#### Direction
Copy the first line of the material below and every later line through the line containing "return camera", without any other output.

#### Source material
>>>
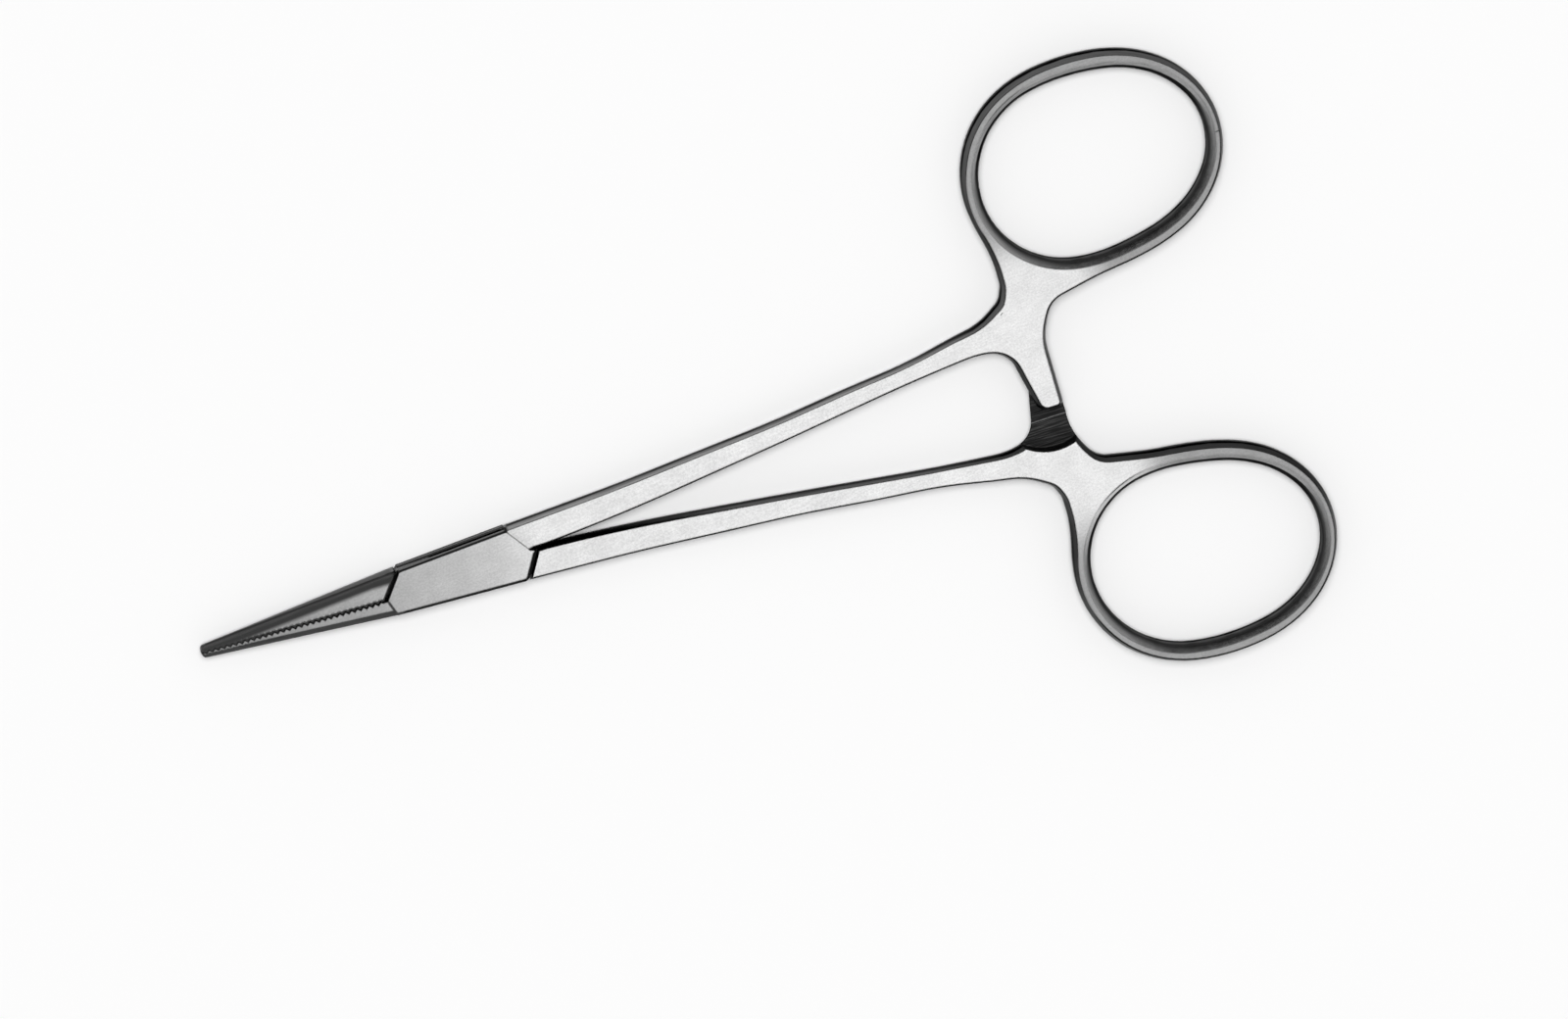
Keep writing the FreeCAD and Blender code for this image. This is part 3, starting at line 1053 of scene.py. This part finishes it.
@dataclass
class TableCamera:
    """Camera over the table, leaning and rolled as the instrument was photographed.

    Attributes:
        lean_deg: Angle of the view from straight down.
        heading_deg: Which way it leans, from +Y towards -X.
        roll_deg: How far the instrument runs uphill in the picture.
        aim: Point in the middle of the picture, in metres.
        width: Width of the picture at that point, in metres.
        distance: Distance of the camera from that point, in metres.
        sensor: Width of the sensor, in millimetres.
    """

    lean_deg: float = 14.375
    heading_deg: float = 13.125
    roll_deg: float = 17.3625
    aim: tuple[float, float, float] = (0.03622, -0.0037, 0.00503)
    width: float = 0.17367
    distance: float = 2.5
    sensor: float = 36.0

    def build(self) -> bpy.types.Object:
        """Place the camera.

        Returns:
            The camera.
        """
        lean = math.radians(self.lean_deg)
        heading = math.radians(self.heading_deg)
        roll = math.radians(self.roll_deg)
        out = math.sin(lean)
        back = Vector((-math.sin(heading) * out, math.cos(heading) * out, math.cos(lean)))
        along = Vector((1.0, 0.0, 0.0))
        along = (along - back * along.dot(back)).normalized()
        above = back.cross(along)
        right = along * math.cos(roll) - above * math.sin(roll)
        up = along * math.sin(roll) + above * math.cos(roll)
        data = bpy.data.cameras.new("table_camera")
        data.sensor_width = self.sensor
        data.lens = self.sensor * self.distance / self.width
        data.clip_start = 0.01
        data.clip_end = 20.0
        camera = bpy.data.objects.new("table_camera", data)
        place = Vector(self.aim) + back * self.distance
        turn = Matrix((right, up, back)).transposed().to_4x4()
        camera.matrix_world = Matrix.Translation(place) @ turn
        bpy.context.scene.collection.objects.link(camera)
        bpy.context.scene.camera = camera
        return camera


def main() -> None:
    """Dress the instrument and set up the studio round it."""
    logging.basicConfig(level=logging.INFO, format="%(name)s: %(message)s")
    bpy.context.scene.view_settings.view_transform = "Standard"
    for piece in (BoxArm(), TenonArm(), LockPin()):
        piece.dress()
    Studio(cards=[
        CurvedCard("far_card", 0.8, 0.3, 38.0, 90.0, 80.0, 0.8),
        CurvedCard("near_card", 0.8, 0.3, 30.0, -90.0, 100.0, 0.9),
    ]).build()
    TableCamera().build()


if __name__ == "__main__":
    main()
<<<
#### Solution to the exercise
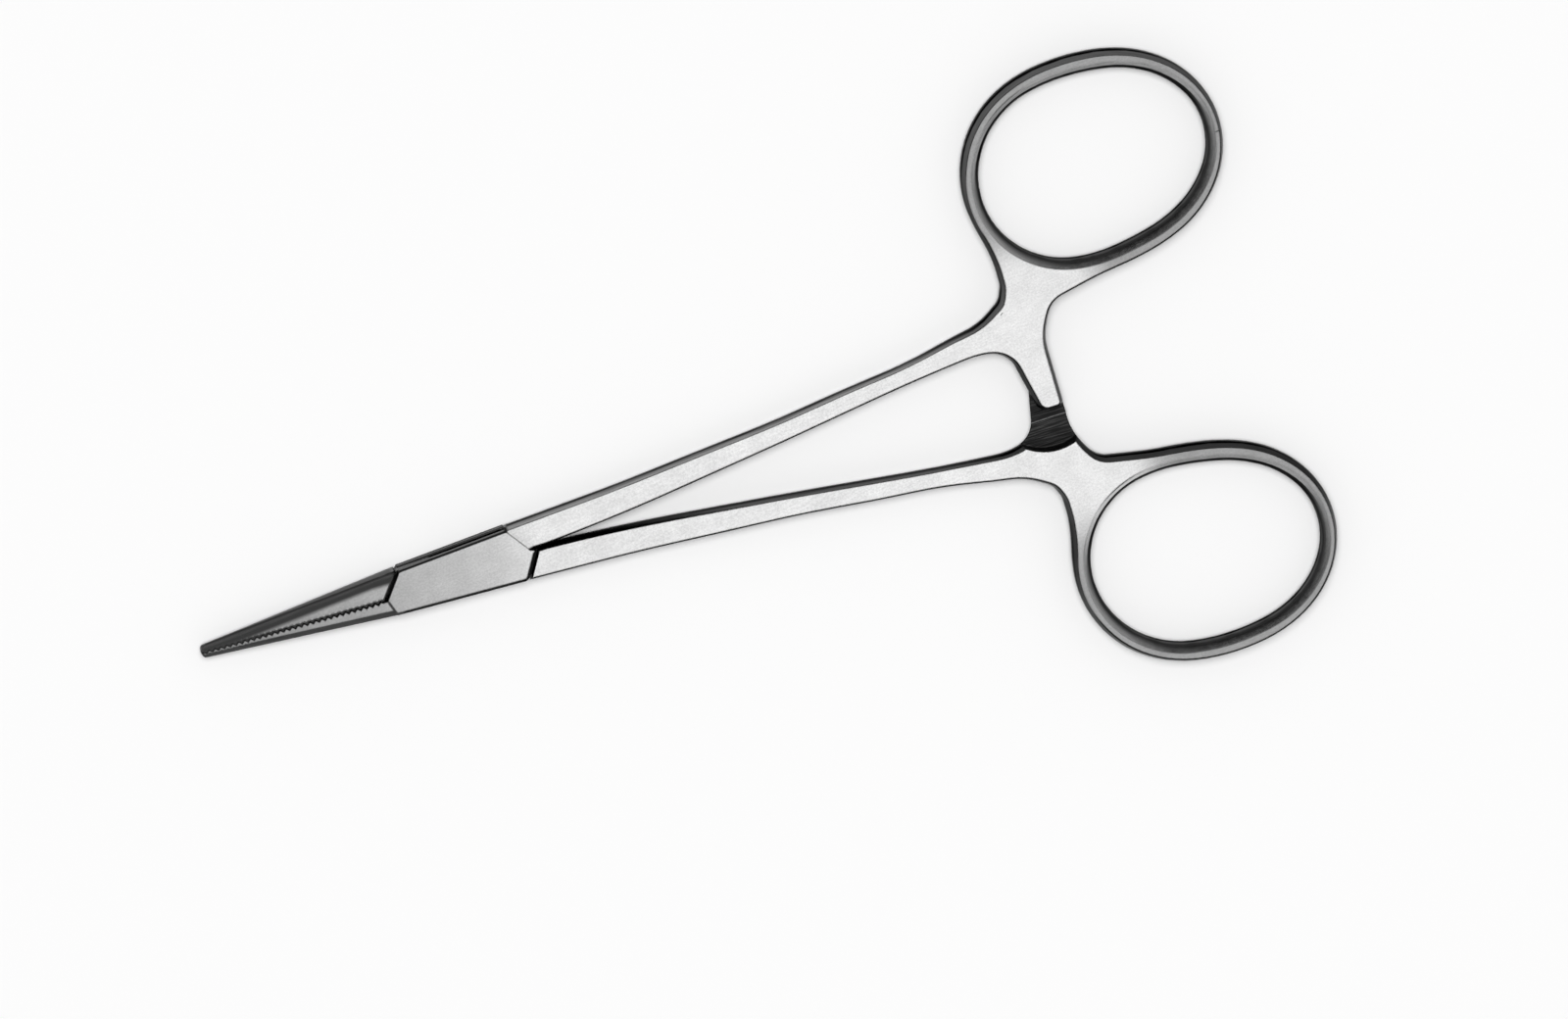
Keep writing the FreeCAD and Blender code for this image. This is part 3, starting at line 1053 of scene.py. This part finishes it.
@dataclass
class TableCamera:
    """Camera over the table, leaning and rolled as the instrument was photographed.

    Attributes:
        lean_deg: Angle of the view from straight down.
        heading_deg: Which way it leans, from +Y towards -X.
        roll_deg: How far the instrument runs uphill in the picture.
        aim: Point in the middle of the picture, in metres.
        width: Width of the picture at that point, in metres.
        distance: Distance of the camera from that point, in metres.
        sensor: Width of the sensor, in millimetres.
    """

    lean_deg: float = 14.375
    heading_deg: float = 13.125
    roll_deg: float = 17.3625
    aim: tuple[float, float, float] = (0.03622, -0.0037, 0.00503)
    width: float = 0.17367
    distance: float = 2.5
    sensor: float = 36.0

    def build(self) -> bpy.types.Object:
        """Place the camera.

        Returns:
            The camera.
        """
        lean = math.radians(self.lean_deg)
        heading = math.radians(self.heading_deg)
        roll = math.radians(self.roll_deg)
        out = math.sin(lean)
        back = Vector((-math.sin(heading) * out, math.cos(heading) * out, math.cos(lean)))
        along = Vector((1.0, 0.0, 0.0))
        along = (along - back * along.dot(back)).normalized()
        above = back.cross(along)
        right = along * math.cos(roll) - above * math.sin(roll)
        up = along * math.sin(roll) + above * math.cos(roll)
        data = bpy.data.cameras.new("table_camera")
        data.sensor_width = self.sensor
        data.lens = self.sensor * self.distance / self.width
        data.clip_start = 0.01
        data.clip_end = 20.0
        camera = bpy.data.objects.new("table_camera", data)
        place = Vector(self.aim) + back * self.distance
        turn = Matrix((right, up, back)).transposed().to_4x4()
        camera.matrix_world = Matrix.Translation(place) @ turn
        bpy.context.scene.collection.objects.link(camera)
        bpy.context.scene.camera = camera
        return camera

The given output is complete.